Tuesday, October 9, 2007
Court Strikes Down Idaho Law on Paycheck Deductions for Politics
By KENNETH OFGANG, Staff Writer
An Idaho law that forbids voluntary deductions from local government employees’ paychecks to pay for political activities is unconstitutional, the Ninth U.S. Circuit Court of Appeals ruled Friday.
The panel ruled that a provision of the Idaho Voluntary Contributions Act, most of which was previously struck down after the state conceded that some of its terms violated free speech rights, “violates the First Amendment because it is a content-based law for which the State officials assert no compelling justification.”
Idaho’s legislature approved the act in 2003. Among other things, it outlawed unions from using dues for political activities, requiring them to pay for political activities out of segregated funds; restricting their fundraising; and banned all payroll deductions for union political activities.
Unions challenged the law, and, after a similar Utah law was declared unconstitutional, the Idaho attorney general conceded that the payroll deduction ban was unconstitutional as applied to private employers and that other challenged provisions were unconstitutional in their entirety. The state, however, defended the payroll deduction ban as applied to state and local governments.
Law Partially Upheld
U.S. District Judge B. Lynn Winmill of the District of Idaho subsequently ruled that the payroll law was valid with respect to the state as an employer, but could not be applied to cities, school districts, or other local government entities.
The state appealed the latter portion of the ruling. The unions did not cross-appeal.
Senior Judge A. Wallace Tashima, writing for the Ninth Circuit, said the district judge was correct.
While the law is valid as to the state because of its right to control its own payroll systems, Tashima explained, the state does not “own, administer or control” the payroll systems of Idaho’s local governments, and has not offered a sufficient justification for its restrictions on the political activity of local government employees.
“This restriction on voluntary political contributions burdens political speech, which is protected by the First Amendment....,” Tashima wrote.
While the law does not ban political fundraising by unions, the judge explained, it does hamper their ability to engage in that constitutionally protected activity. Like other limitations on free speech, Tashima said, the VCA can only be upheld to the extent that its restrictions serve a compelling governmental interest that cannot be met by less intrusive means.

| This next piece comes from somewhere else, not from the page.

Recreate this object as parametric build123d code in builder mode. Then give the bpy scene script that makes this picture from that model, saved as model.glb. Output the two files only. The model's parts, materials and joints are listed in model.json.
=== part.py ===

Tashima agreed with the district judge, who found that the alternative means allowed by the statute—direct fundraising—is inadequate because many members do not wish to donate electronically because of the risk of identity theft, because face-to-face solicitation takes too much time, and because the total amount raised would significantly diminish.
The appellate jurist also concluded that the law was content-discriminatory, since it prohibits payroll deductions for politics, but not for other activities, and that the state had conceded that the law could not survive strict scrutiny.
Tashima rejected the state’s argument that the statute should be upheld under the “nonsubsidy doctrine”—the principle that the government need not pay for speech with which it disagrees. He agreed with the district judge that the doctrine applies with respect to state employees, since the state incurs an expense for the administration of payroll deduction programs, but noted that the state does not subsidize the payroll deduction systems of local governments.
He further rejected the state’s argument that local government workplaces and/or payroll systems are nonpublic fora over which the state may exert control.
“The statutes...suggest...that the State has granted units of local government the right to own and control their own property, independent of the State’s control,” Tashima wrote.
Senior Judge William C. Canby Jr. and Judge Consuelo M. Callahan joined in the opinion.
The case is Pocatello Education Association v. Heideman, 06-35004.